At 5 AM the windows flashed with distant lightning and something began to clank against the trailer. I prowled around once and couldn’t find it and on my second prowl I partially lowered the awning to allow for rain, and the noise went away. The rain finally came, in a downpour, just as we were trying to leave for a tour.
The tour was of Brookgreen Gardens, and the rain fortunately ended on our arrival. This place is immense and beautiful, constructed by Archer and Anna Hyatt Huntington in the 1930s to display American sculpture and to feature native plants of the south-east.
Yes, this is another branch of the Huntington family, he an adopted son of Collis Huntington of California railroad fame and wealth. (The California branch, in addition to everything else they owned, for many years owned Standard Felt Company, where my dad worked his entire career.)
Brookgreen is every bit a worthy rival for the Huntington Library and Gardens in San Marino CA, only friendlier. The gardens are less formal, the sculpture more modern, and there are no wandering guards. Also no paintings of a very stern, dark-clothed and altogether frightening Mrs. Huntington. This Mrs. Huntington is attractive and is portrayed as a confident sculptress, pausing in her work as if the painter has asked a slightly amusing question. (She was a very talented sculptress, but I’m sure the Huntington money didn’t hurt any.)
The Huntingtons bought in Myrtle Beach in the 1930s hoping the climate would help Mrs. Huntington's tuberculosis (she later found a cure in Switzerland). They built a compound on the ocean side of the highway, now part of Huntington Beach State Park. Brookgreen is on the inland side and is over 10,000 acres.
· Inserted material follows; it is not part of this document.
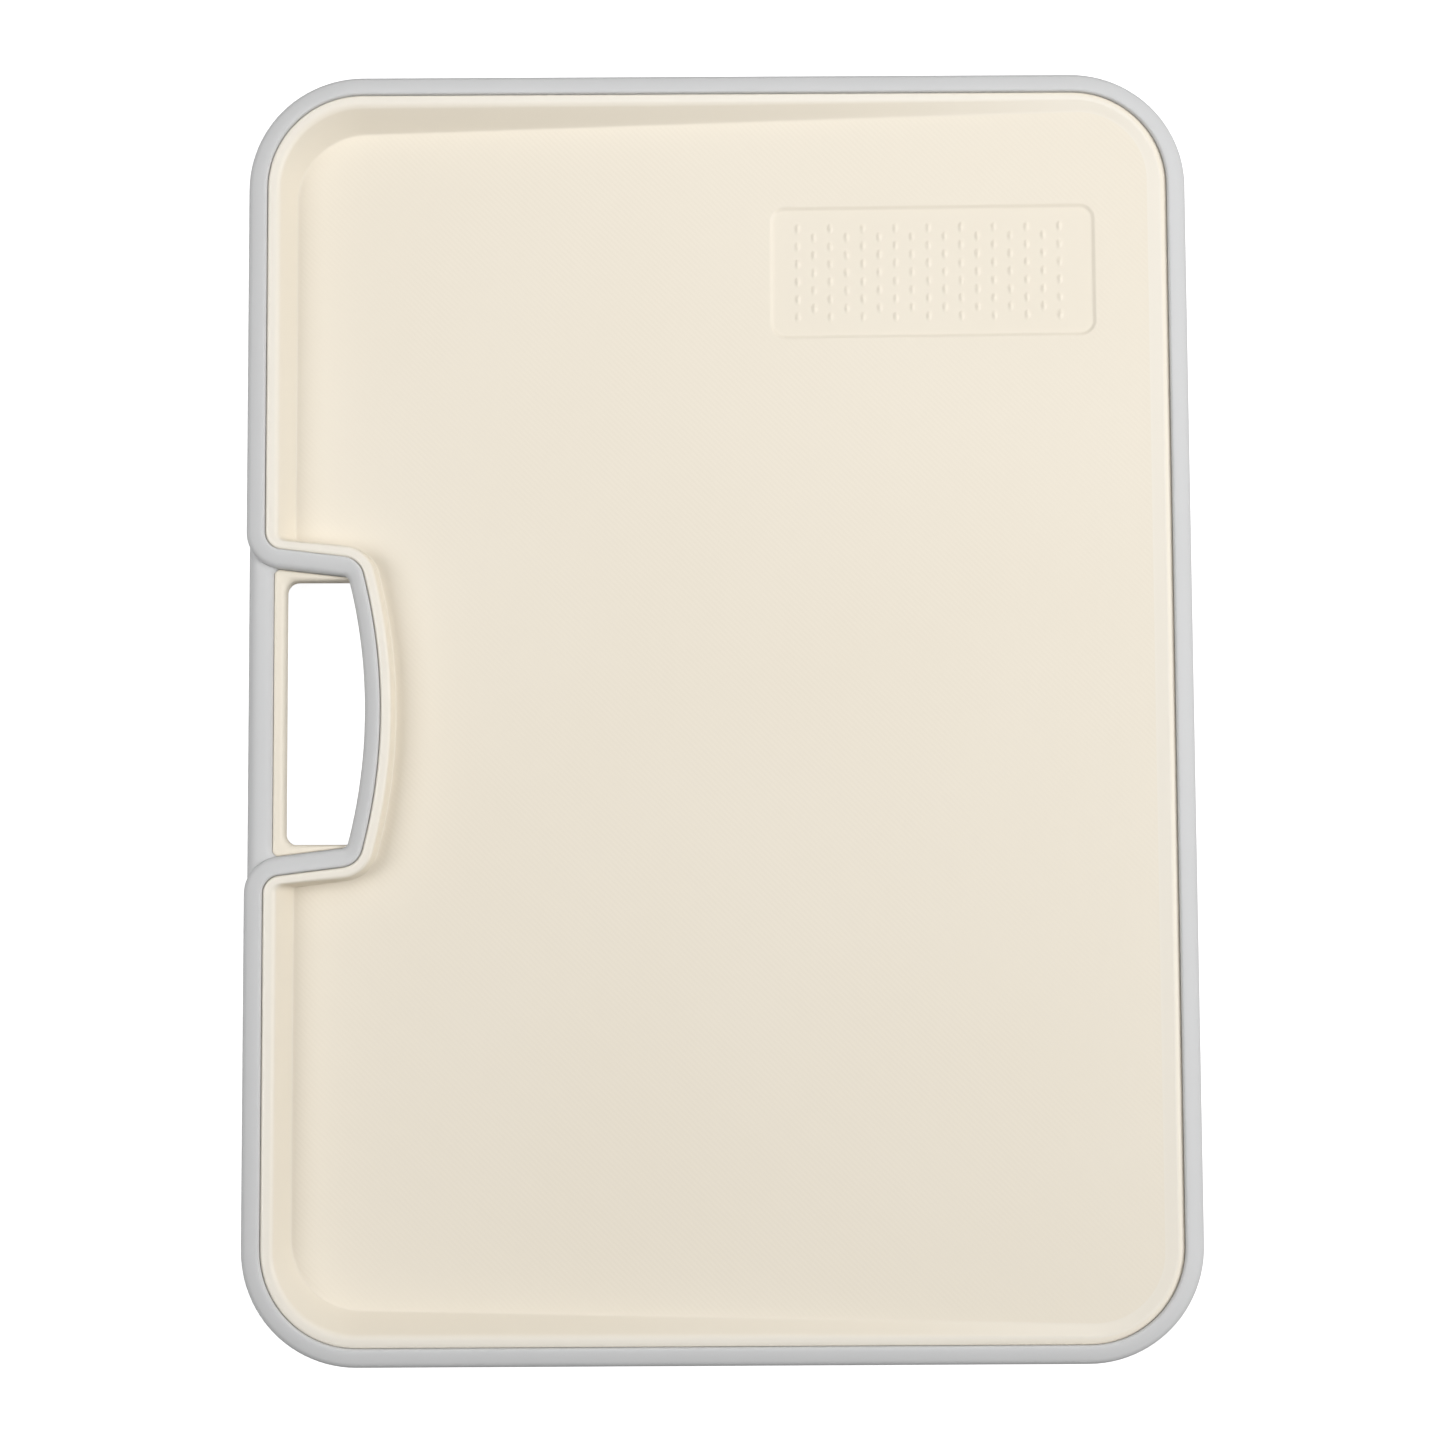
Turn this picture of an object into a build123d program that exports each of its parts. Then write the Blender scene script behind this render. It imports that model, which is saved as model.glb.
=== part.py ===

This land was originally part of a huge 17th century rice plantation. Note the photo showing live oaks; they bordered the entry drive to the original plantation house, and yes, George Washington once tread (or much more likely road) this very route on a documented visit.
Why was he visiting? The owner was a friend, but politics is also politics; the man was wealthy beyond imagination, owning nine rice plantations and over 1000 slaves. He had power.
Rice growing declined rapidly in the low country after the Civil War because it was highly labor intensive, and the labor now cost money. The lands were too squishy for mechanical equipment so rice growing moved elsewhere. The plantation home, long abandoned, burned down in 1901.
Brookgreen Gardens today acknowledges this past with well-done displays describing plantation life. In the 1980s or 1990s the trust received permission to re-flood much of the old rice growing area, and it is now managed to promote water fowl and native animals. Our tour included a boat ride and we actually saw a couple alligators.